Pushing Beyond the Resolution Limits of the “Brick” Miniature Mass Spectrometer Using a Deep Neural Network

In mass spectrometry, achieving high resolution often involves a trade-off with the signal-to-noise ratio (SNR), particularly in miniature mass spectrometers, where both properties typically fall short compared to commercial instruments. This study introduces a novel super-resolution reconstruction algorithm based on bidirectional long short-term memory (Bi-LSTM) networks. This algorithm effectively overcomes hardware performance limitations and reconciles the trade-off between SNR and resolution. The trained Bi-LSTM can perform super-resolution reconstruction of fixed-length mass spectral segments. When comparing the reconstruction results with theoretical ground truth, the normalized Euclidean distance achieves 98.9%, and the cosine similarity for isotope peak ratios reaches 98.1%. The algorithm demonstrates an impressive reconstruction capability for overlapping peaks.

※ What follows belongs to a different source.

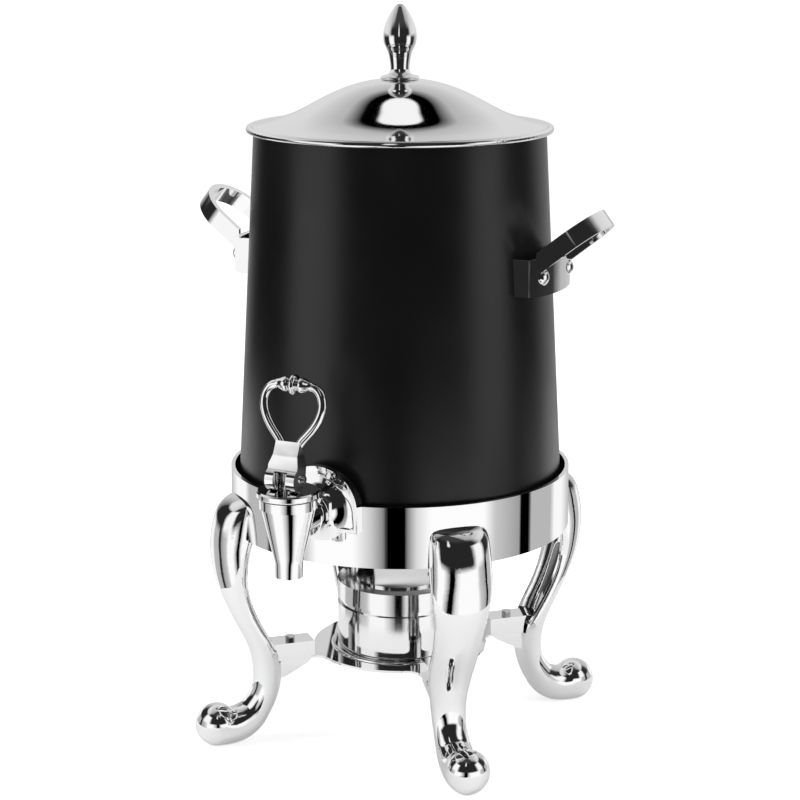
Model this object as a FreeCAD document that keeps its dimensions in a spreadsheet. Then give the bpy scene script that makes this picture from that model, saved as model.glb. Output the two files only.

Following the integration of a reprocessing method, the algorithm can be directly applied to reconstruct experimental mass spectra. The robustness of the proposed algorithm is further validated through variations in ion trap scanning speed and peak dynamic range. Comparative analyses with a commercial time-of-flight (TOF) mass spectrometer confirm the validity of this method. Specifically, the cosine similarity at the highest scanning speed (6000 Da/s) reaches 0.88, while the cosine logarithmic values for 1 and 10 ng/mL concentrations attain 0.91 and 0.88, respectively. These results underscore the algorithm’s effectiveness for analytical testing tasks in miniature mass spectrometers.